§ Written instruction
Give the data below again, word for word.

§ Data lines
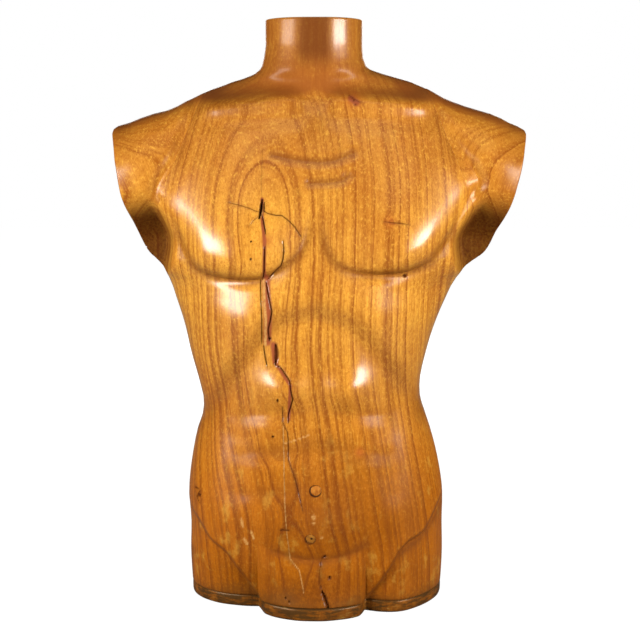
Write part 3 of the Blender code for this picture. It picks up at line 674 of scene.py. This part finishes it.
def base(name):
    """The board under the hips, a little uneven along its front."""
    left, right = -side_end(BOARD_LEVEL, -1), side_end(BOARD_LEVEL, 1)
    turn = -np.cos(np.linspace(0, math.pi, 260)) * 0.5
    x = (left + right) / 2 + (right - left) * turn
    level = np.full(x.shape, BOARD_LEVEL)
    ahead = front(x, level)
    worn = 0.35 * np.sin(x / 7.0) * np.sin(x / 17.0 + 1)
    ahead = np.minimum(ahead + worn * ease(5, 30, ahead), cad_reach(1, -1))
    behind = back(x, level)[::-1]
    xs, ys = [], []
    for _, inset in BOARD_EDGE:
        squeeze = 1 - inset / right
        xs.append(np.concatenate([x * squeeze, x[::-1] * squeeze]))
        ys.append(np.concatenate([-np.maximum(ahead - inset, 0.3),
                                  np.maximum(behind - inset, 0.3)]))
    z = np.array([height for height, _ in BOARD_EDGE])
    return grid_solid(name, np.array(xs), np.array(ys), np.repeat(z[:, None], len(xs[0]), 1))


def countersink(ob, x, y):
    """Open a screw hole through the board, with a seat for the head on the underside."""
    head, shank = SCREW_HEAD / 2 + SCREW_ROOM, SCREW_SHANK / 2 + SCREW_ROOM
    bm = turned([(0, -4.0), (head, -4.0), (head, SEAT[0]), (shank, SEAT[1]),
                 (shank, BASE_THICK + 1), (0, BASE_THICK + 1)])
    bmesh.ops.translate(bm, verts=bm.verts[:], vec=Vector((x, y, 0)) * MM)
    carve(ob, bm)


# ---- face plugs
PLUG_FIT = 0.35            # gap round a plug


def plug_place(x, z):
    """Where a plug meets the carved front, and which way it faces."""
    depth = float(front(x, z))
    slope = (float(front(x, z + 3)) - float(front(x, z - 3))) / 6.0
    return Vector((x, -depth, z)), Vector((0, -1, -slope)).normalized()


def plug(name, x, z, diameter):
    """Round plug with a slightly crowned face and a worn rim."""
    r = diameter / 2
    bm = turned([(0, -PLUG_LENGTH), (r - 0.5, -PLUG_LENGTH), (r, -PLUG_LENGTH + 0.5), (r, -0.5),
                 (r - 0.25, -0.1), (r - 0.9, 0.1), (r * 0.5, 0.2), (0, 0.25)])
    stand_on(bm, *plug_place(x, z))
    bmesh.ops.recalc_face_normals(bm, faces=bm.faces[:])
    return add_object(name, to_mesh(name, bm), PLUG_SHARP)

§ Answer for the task
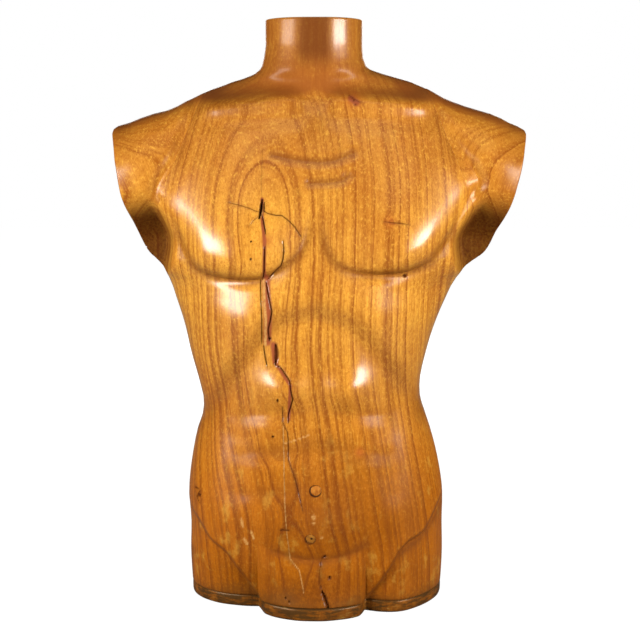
Write part 3 of the Blender code for this picture. It picks up at line 674 of scene.py. This part finishes it.
def base(name):
    """The board under the hips, a little uneven along its front."""
    left, right = -side_end(BOARD_LEVEL, -1), side_end(BOARD_LEVEL, 1)
    turn = -np.cos(np.linspace(0, math.pi, 260)) * 0.5
    x = (left + right) / 2 + (right - left) * turn
    level = np.full(x.shape, BOARD_LEVEL)
    ahead = front(x, level)
    worn = 0.35 * np.sin(x / 7.0) * np.sin(x / 17.0 + 1)
    ahead = np.minimum(ahead + worn * ease(5, 30, ahead), cad_reach(1, -1))
    behind = back(x, level)[::-1]
    xs, ys = [], []
    for _, inset in BOARD_EDGE:
        squeeze = 1 - inset / right
        xs.append(np.concatenate([x * squeeze, x[::-1] * squeeze]))
        ys.append(np.concatenate([-np.maximum(ahead - inset, 0.3),
                                  np.maximum(behind - inset, 0.3)]))
    z = np.array([height for height, _ in BOARD_EDGE])
    return grid_solid(name, np.array(xs), np.array(ys), np.repeat(z[:, None], len(xs[0]), 1))


def countersink(ob, x, y):
    """Open a screw hole through the board, with a seat for the head on the underside."""
    head, shank = SCREW_HEAD / 2 + SCREW_ROOM, SCREW_SHANK / 2 + SCREW_ROOM
    bm = turned([(0, -4.0), (head, -4.0), (head, SEAT[0]), (shank, SEAT[1]),
                 (shank, BASE_THICK + 1), (0, BASE_THICK + 1)])
    bmesh.ops.translate(bm, verts=bm.verts[:], vec=Vector((x, y, 0)) * MM)
    carve(ob, bm)


# ---- face plugs
PLUG_FIT = 0.35            # gap round a plug


def plug_place(x, z):
    """Where a plug meets the carved front, and which way it faces."""
    depth = float(front(x, z))
    slope = (float(front(x, z + 3)) - float(front(x, z - 3))) / 6.0
    return Vector((x, -depth, z)), Vector((0, -1, -slope)).normalized()


def plug(name, x, z, diameter):
    """Round plug with a slightly crowned face and a worn rim."""
    r = diameter / 2
    bm = turned([(0, -PLUG_LENGTH), (r - 0.5, -PLUG_LENGTH), (r, -PLUG_LENGTH + 0.5), (r, -0.5),
                 (r - 0.25, -0.1), (r - 0.9, 0.1), (r * 0.5, 0.2), (0, 0.25)])
    stand_on(bm, *plug_place(x, z))
    bmesh.ops.recalc_face_normals(bm, faces=bm.faces[:])
    return add_object(name, to_mesh(name, bm), PLUG_SHARP)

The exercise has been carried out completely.